▸ WHAT YOU HAVE TO DO: Copy all lines of the listing that include the string "caption".

▸ DATA ROWS:
- - - - - - -
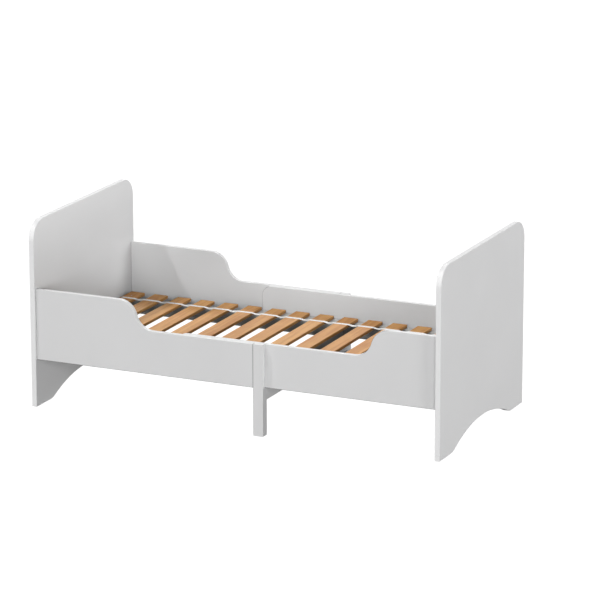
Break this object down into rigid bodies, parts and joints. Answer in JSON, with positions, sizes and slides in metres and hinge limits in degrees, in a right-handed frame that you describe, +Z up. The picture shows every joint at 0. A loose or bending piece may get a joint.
- - - - - - -
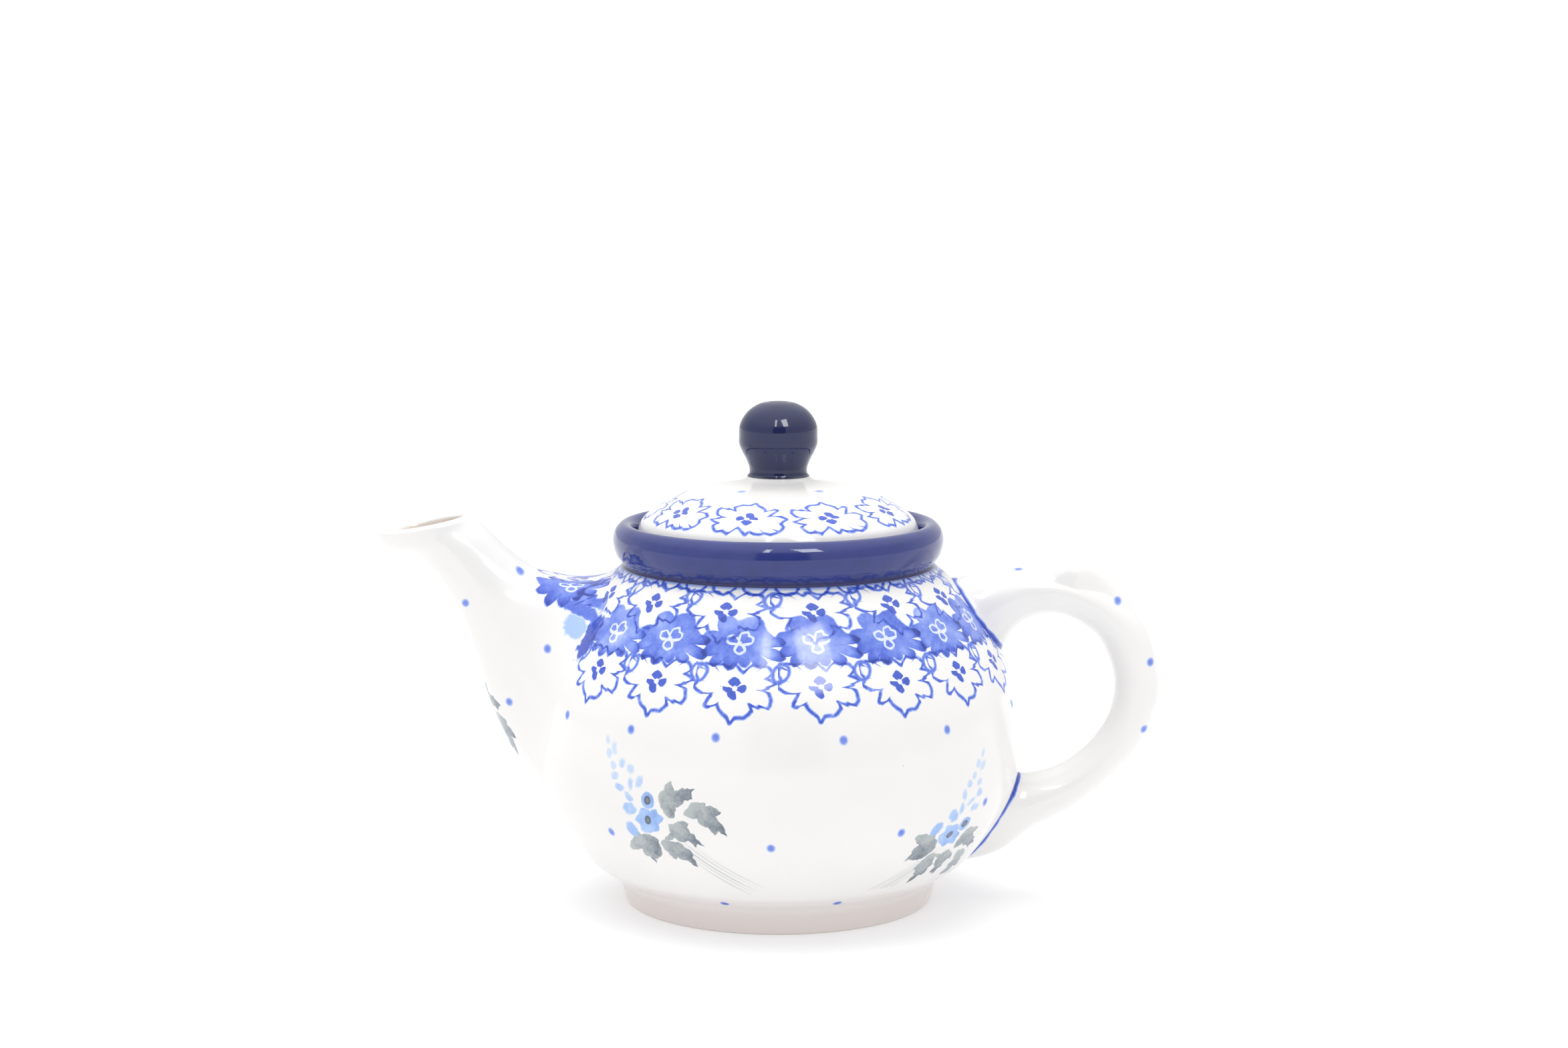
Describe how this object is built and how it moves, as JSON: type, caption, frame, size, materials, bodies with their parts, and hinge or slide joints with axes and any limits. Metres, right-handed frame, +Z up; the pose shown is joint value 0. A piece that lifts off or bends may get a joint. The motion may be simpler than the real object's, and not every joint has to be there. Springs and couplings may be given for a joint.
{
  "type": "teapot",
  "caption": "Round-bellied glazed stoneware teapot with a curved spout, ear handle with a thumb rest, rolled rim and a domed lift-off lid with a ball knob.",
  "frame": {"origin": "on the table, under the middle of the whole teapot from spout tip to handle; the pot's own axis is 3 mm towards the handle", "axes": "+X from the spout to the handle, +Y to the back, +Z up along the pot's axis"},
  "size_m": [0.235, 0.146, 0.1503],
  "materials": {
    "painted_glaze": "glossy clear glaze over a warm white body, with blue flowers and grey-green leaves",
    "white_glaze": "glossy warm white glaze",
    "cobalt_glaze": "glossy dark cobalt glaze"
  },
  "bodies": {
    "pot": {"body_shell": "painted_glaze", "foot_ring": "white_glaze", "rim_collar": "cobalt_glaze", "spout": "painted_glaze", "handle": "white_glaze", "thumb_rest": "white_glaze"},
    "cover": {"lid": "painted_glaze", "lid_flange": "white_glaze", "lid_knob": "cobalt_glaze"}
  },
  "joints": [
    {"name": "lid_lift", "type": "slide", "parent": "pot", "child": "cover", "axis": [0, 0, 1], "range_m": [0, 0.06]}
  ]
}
- - - - - - -
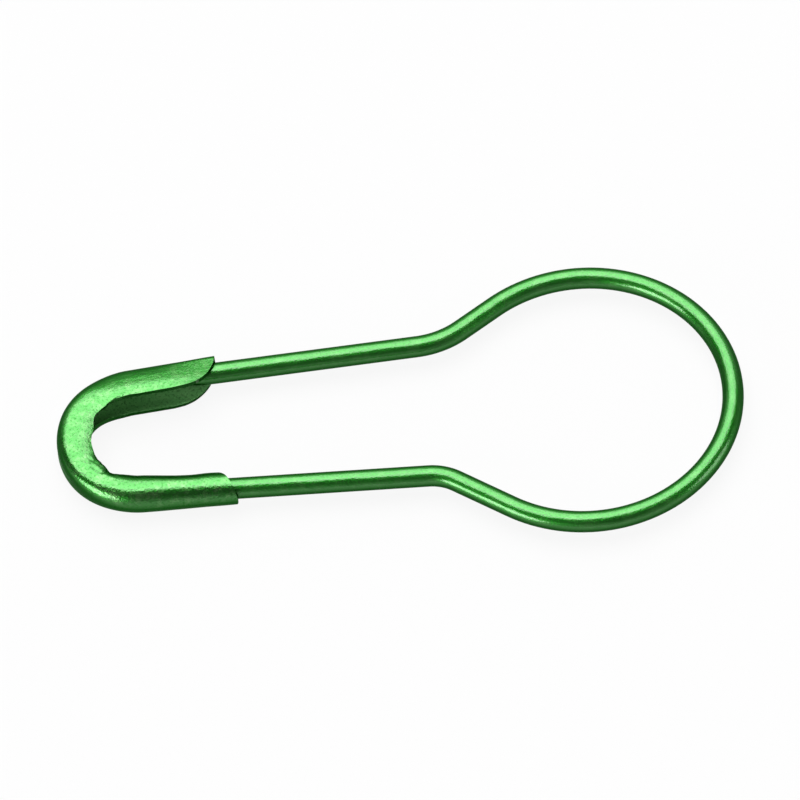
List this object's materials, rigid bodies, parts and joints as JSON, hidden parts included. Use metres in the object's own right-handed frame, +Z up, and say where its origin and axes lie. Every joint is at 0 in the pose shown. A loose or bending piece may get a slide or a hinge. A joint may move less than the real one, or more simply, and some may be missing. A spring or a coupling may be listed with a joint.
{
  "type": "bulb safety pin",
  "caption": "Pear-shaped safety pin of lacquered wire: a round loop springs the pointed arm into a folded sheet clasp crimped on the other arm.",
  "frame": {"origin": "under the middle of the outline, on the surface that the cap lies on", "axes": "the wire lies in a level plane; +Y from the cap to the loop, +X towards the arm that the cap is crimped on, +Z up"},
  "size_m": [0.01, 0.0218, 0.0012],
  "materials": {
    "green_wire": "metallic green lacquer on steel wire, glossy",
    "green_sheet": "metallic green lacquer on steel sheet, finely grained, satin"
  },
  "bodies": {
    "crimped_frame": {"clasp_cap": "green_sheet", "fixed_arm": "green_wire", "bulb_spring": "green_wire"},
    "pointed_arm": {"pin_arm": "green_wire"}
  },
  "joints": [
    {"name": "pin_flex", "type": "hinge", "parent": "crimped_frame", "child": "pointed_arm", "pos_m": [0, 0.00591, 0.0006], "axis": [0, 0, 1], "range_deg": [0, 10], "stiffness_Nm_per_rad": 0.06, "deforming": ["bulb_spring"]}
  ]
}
- - - - - - -
▸ EXERCISE RESULT:
Describe how this object is built and how it moves, as JSON: type, caption, frame, size, materials, bodies with their parts, and hinge or slide joints with axes and any limits. Metres, right-handed frame, +Z up; the pose shown is joint value 0. A piece that lifts off or bends may get a joint. The motion may be simpler than the real object's, and not every joint has to be there. Springs and couplings may be given for a joint.
  "caption": "Round-bellied glazed stoneware teapot with a curved spout, ear handle with a thumb rest, rolled rim and a domed lift-off lid with a ball knob.",
  "caption": "Pear-shaped safety pin of lacquered wire: a round loop springs the pointed arm into a folded sheet clasp crimped on the other arm.",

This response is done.